_Directions_
Transcribe only the lines of the listing below from the one holding "case.location = Vector((0, front_y, FOOT_H))" through the one holding "points = [vertex.co", inclusive, without any change.

────────────────

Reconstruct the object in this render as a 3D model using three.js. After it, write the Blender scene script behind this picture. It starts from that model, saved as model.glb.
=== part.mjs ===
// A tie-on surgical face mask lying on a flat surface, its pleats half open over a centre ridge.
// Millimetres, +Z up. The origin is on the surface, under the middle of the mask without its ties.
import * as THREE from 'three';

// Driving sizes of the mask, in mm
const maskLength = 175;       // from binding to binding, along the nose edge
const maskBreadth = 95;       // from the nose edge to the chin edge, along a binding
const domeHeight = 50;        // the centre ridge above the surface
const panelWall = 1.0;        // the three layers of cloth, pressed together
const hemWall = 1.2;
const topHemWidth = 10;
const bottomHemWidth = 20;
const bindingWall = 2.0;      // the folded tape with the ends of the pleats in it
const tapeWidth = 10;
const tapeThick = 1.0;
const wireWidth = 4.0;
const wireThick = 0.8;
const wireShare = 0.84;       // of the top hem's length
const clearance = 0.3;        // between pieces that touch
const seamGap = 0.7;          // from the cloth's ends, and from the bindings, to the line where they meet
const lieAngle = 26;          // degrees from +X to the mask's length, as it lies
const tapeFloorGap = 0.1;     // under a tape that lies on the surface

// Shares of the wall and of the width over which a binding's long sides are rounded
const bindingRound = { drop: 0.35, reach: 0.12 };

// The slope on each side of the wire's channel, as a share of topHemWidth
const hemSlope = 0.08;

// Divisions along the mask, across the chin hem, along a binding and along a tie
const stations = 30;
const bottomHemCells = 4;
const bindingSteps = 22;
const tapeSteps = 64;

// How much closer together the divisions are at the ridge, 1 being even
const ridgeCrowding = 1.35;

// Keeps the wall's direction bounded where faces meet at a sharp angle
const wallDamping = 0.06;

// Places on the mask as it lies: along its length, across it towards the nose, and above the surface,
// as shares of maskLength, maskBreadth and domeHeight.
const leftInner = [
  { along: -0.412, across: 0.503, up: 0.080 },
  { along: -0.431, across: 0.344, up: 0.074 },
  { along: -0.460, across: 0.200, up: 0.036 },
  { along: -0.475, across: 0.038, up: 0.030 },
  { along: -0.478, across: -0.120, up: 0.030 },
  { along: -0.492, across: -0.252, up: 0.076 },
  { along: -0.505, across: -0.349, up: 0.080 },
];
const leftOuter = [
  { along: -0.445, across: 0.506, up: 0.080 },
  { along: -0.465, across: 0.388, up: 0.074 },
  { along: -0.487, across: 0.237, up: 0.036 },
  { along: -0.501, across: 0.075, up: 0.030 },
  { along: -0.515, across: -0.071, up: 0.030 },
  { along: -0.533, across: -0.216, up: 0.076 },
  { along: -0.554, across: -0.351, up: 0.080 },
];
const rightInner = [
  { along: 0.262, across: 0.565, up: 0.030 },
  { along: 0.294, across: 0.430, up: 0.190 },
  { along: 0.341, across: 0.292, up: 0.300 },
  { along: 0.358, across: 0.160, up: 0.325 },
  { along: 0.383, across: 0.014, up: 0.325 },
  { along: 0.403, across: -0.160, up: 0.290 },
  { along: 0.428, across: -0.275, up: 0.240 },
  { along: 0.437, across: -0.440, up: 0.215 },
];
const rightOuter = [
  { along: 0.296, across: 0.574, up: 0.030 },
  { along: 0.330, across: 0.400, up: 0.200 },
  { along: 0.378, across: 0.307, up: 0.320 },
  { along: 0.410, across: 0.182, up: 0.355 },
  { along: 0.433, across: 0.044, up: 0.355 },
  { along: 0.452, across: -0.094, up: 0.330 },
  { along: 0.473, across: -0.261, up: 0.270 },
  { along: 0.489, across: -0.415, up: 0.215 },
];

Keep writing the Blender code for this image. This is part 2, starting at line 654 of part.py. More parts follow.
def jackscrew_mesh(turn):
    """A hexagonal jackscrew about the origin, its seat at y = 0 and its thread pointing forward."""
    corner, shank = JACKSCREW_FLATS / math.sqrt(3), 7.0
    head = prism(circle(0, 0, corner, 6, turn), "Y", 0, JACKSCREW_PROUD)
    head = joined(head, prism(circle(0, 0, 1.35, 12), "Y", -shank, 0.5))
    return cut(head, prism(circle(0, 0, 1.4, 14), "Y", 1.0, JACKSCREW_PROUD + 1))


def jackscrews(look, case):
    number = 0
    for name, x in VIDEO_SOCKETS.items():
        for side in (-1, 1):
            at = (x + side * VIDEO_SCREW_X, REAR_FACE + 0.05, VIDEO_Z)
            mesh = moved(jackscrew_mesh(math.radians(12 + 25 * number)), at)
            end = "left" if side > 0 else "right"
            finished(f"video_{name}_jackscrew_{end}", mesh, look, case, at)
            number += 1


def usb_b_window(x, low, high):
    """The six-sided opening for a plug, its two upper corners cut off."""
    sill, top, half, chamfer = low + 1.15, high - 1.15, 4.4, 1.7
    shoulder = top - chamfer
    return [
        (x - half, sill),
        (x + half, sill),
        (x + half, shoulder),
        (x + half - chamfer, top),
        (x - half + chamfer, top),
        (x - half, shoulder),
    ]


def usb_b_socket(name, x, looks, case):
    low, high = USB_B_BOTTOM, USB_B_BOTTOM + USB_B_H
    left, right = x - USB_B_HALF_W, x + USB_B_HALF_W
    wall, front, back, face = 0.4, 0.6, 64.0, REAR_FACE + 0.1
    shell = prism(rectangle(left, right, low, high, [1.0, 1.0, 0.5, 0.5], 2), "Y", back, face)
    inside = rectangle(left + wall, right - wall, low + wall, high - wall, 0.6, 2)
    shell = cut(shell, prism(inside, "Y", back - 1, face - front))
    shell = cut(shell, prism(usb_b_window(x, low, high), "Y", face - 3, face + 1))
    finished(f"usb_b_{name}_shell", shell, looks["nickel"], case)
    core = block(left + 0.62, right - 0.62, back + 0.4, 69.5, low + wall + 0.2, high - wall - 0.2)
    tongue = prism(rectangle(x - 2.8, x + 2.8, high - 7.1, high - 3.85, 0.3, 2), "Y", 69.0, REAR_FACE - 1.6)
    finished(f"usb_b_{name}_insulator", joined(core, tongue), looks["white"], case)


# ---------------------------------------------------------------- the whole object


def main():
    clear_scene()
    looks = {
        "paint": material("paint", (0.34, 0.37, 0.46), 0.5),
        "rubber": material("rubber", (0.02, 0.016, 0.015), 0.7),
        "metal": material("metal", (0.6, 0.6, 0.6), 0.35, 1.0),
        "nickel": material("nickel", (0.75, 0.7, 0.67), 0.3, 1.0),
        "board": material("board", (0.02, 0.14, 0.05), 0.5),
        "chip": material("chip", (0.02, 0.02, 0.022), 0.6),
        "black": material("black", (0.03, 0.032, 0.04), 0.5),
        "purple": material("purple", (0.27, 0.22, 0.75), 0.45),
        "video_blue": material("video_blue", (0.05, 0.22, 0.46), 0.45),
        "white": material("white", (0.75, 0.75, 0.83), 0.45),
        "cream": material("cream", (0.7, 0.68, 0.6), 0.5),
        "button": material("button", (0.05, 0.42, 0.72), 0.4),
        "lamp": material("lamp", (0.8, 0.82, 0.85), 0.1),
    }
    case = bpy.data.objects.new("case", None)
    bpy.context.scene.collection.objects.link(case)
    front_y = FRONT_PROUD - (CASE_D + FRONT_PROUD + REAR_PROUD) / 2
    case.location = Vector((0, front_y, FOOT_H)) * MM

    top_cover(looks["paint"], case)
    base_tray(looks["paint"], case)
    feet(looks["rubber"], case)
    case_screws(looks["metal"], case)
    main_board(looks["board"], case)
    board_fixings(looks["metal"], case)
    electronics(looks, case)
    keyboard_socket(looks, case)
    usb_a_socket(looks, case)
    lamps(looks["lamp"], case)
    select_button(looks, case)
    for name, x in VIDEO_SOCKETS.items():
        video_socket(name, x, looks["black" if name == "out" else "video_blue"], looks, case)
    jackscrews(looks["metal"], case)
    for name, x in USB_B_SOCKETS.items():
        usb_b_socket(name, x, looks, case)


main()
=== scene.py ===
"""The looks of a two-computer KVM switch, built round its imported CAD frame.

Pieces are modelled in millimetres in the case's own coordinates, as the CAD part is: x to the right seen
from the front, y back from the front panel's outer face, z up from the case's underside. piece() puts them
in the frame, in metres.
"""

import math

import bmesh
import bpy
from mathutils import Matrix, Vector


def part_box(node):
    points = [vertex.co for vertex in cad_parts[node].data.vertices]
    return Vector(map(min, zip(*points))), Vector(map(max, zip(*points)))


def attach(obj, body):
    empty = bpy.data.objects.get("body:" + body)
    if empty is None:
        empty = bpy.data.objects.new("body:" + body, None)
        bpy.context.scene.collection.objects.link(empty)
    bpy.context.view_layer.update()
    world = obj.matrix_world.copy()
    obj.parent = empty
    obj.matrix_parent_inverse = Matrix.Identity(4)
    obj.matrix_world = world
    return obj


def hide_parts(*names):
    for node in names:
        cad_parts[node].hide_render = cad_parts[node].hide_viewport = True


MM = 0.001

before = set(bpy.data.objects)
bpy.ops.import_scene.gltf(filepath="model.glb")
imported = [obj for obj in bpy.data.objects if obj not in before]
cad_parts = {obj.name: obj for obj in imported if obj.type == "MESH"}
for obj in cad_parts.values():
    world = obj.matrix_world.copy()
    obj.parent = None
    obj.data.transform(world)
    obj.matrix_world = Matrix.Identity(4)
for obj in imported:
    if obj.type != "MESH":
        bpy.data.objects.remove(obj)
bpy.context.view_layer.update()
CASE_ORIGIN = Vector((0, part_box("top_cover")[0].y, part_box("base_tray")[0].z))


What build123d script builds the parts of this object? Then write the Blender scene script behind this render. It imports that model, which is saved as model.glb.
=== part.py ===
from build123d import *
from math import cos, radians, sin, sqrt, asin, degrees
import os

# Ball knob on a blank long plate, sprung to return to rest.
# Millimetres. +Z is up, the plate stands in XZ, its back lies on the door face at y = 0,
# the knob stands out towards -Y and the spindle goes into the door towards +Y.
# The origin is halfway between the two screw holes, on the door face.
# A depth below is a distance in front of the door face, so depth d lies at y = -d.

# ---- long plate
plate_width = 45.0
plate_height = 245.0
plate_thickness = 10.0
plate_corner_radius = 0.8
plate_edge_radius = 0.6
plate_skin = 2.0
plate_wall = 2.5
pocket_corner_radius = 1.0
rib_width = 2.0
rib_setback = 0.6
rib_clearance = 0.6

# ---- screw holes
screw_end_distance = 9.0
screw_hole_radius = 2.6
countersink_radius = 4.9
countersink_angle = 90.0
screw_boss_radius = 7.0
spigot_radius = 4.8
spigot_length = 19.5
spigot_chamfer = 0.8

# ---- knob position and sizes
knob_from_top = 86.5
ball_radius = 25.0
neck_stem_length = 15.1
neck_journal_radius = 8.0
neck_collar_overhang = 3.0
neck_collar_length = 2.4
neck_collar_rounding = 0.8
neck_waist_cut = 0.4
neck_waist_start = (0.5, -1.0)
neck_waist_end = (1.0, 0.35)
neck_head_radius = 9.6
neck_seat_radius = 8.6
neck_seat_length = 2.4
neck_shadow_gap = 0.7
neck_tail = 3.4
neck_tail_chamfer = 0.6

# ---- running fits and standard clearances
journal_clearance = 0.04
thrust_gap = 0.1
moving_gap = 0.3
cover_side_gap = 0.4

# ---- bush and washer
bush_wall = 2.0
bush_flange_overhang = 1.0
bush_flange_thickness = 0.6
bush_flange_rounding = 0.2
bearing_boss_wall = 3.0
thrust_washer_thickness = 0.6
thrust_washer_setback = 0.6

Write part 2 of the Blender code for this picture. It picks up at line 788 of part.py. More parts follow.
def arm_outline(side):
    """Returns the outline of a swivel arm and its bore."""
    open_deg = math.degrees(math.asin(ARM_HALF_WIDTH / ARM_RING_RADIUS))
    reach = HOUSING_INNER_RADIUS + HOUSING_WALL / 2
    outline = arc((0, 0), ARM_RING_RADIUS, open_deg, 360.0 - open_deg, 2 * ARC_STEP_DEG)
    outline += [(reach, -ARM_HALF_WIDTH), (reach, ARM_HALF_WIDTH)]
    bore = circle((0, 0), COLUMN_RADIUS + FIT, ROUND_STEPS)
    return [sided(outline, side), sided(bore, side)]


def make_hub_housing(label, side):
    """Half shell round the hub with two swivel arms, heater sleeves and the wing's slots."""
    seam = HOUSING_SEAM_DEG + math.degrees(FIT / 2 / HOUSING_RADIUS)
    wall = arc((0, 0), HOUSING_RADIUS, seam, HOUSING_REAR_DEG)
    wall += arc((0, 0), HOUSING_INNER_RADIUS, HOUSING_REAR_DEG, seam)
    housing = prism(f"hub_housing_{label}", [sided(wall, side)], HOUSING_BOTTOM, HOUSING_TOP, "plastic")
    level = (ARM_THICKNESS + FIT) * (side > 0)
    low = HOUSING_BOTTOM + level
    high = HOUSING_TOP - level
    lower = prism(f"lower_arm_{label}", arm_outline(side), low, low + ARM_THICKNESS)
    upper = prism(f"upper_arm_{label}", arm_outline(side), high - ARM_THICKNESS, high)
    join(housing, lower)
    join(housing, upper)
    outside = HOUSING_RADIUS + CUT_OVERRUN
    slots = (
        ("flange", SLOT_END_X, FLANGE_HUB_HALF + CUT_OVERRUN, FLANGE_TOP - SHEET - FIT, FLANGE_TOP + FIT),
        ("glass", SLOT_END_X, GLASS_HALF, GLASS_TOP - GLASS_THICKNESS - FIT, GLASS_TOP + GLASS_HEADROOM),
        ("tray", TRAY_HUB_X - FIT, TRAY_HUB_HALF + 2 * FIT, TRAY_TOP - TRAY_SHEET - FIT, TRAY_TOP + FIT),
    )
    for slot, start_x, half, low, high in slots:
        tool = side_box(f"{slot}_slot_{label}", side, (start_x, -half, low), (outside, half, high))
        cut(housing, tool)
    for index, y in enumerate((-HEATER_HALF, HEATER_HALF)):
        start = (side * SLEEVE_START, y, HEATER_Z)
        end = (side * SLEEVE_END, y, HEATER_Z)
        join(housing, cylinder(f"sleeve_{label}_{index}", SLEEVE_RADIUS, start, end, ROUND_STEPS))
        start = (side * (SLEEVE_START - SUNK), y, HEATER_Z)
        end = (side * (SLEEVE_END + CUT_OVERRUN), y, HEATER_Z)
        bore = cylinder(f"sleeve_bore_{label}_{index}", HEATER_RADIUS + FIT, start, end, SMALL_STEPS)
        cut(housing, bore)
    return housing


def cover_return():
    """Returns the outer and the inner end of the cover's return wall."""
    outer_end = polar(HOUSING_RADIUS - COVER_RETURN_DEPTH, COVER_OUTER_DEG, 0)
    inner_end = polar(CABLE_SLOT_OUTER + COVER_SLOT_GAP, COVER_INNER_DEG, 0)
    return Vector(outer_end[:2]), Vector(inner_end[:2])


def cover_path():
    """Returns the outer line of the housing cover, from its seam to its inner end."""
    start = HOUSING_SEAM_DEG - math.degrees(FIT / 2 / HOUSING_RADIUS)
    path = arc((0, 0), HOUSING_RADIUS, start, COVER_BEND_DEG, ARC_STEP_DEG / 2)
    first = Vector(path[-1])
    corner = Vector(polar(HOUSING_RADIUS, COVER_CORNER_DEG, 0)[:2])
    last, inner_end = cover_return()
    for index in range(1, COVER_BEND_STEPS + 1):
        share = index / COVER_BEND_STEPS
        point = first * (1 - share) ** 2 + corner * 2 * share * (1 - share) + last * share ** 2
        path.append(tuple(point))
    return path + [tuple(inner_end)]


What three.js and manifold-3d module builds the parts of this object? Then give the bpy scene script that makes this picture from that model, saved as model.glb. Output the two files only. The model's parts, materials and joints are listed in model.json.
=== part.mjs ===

────────────────

_Result of this exercise_
    case.location = Vector((0, front_y, FOOT_H)) * MM

    top_cover(looks["paint"], case)
    base_tray(looks["paint"], case)
    feet(looks["rubber"], case)
    case_screws(looks["metal"], case)
    main_board(looks["board"], case)
    board_fixings(looks["metal"], case)
    electronics(looks, case)
    keyboard_socket(looks, case)
    usb_a_socket(looks, case)
    lamps(looks["lamp"], case)
    select_button(looks, case)
    for name, x in VIDEO_SOCKETS.items():
        video_socket(name, x, looks["black" if name == "out" else "video_blue"], looks, case)
    jackscrews(looks["metal"], case)
    for name, x in USB_B_SOCKETS.items():
        usb_b_socket(name, x, looks, case)


main()
=== scene.py ===
"""The looks of a two-computer KVM switch, built round its imported CAD frame.

Pieces are modelled in millimetres in the case's own coordinates, as the CAD part is: x to the right seen
from the front, y back from the front panel's outer face, z up from the case's underside. piece() puts them
in the frame, in metres.
"""

import math

import bmesh
import bpy
from mathutils import Matrix, Vector


def part_box(node):
    points = [vertex.co for vertex in cad_parts[node].data.vertices]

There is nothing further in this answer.